Trump revealed the plan shortly after U.S. Trade Representative Robert Lighthizer and Treasury Secretary Steven Mnuchin wrapped up the latest round of trade talks in Shanghai.
“Our representatives have just returned from China where they had constructive talks having to do with a future Trade Deal,” Trump tweeted. “We thought we had a deal with China three months ago, but sadly, China decided to re-negotiate the deal prior to signing.”
Trump accused China of failing to follow through on pledges to buy large quantities of U.S. agricultural products and stop the sale of Fentanyl to the U.S.
“Trade talks are continuing, and during the talks the U.S. will start, on September 1st, putting a small additional Tariff of 10% on the remaining 300 Billion Dollars of goods and products coming from China into our Country,” Trump said.
He added, “We look forward to continuing our positive dialogue with China on a comprehensive Trade Deal, and feel that the future between our two countries will be a very bright one!”
Trump noted that products targeted by the new tariffs do not include the $250 billion worth of Chinese goods already being tariffed at 25 percent.
The new tariffs announced by Trump represent the latest escalation in the trade war between the U.S. and China, which has led to increasing concerns about the outlook for the global economy.
The Federal Reserve’s decision to cut interest rates by a quarter point on Wednesday was partly due to the potential impact of the ongoing trade dispute.
Stocks had rallied earlier in the session as weaker than expected U.S. economic data resurrected investors’ hopes for future interest rate cuts.
Shortly after the start of trading, the Institute for Supply Management released a report unexpectedly showing a continued slowdown in the pace of growth in U.S. manufacturing activity in the month of July.
The ISM said its purchasing managers index dipped to 51.2 in July after edging down to 51.7 in June. While a reading above 50 still indicates growth in manufacturing activity, economists had expected the index to inch up to 52.0.
With the continued decrease, the purchasing managers index dropped to its lowest level since hitting 49.6 in August of 2016.

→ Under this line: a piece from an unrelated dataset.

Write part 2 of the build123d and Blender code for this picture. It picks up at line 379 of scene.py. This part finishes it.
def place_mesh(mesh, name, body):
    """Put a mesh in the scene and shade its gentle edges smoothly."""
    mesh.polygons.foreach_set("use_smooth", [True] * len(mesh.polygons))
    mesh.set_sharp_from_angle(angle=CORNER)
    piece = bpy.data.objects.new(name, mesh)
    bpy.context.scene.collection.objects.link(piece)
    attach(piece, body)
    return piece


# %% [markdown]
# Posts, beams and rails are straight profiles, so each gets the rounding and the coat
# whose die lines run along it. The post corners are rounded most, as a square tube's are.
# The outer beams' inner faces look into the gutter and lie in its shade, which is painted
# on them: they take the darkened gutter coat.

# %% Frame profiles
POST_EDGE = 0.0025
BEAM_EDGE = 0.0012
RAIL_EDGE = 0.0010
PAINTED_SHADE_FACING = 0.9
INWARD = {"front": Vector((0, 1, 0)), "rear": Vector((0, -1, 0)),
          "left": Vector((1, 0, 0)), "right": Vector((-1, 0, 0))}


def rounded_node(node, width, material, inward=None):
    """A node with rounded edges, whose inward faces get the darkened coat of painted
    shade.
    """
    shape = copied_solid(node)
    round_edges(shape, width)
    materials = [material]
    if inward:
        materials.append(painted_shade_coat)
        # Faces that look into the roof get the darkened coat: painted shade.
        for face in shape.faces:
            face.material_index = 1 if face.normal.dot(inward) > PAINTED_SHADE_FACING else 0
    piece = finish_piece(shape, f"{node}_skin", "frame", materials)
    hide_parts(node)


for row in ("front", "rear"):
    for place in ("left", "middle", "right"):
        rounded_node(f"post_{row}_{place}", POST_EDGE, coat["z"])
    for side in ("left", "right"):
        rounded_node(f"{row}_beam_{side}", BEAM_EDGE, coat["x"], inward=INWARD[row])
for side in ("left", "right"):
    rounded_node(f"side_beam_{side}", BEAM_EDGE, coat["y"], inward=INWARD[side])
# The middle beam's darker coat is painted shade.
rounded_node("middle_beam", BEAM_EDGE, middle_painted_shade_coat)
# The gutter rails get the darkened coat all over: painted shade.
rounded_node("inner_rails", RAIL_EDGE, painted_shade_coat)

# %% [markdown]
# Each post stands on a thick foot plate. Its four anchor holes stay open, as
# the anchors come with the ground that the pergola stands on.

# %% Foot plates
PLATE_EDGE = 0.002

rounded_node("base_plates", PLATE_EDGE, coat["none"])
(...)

A separate report from the Commerce Department showed U.S. construction spending plunged by 1.3 percent to in June after falling by 0.5 percent in May.
The data reignited optimism about future rate cuts that was dashed by yesterday’s comments from Federal Reserve Chairman Jerome Powell.
The Fed cut interest rates as expected on Wednesday, but Powell spooked the markets by suggesting the move may not be the first in a series of rate cuts.
Energy stocks saw substantial weakness on the day, moving sharply lower along with the price of crude oil. Reflecting the weakness in the energy sector, the Philadelphia Oil Service Index and the NYSE Arca Natural Gas Index plunged by 5.5 percent and 4.9 percent, respectively.
Significant weakness also emerged among banking stocks, as reflected by the 3.7 percent nosedive by the KBW Bank Index.
Steel, transportation, semiconductor and networking stocks also came under considerable selling pressure over the course of the session.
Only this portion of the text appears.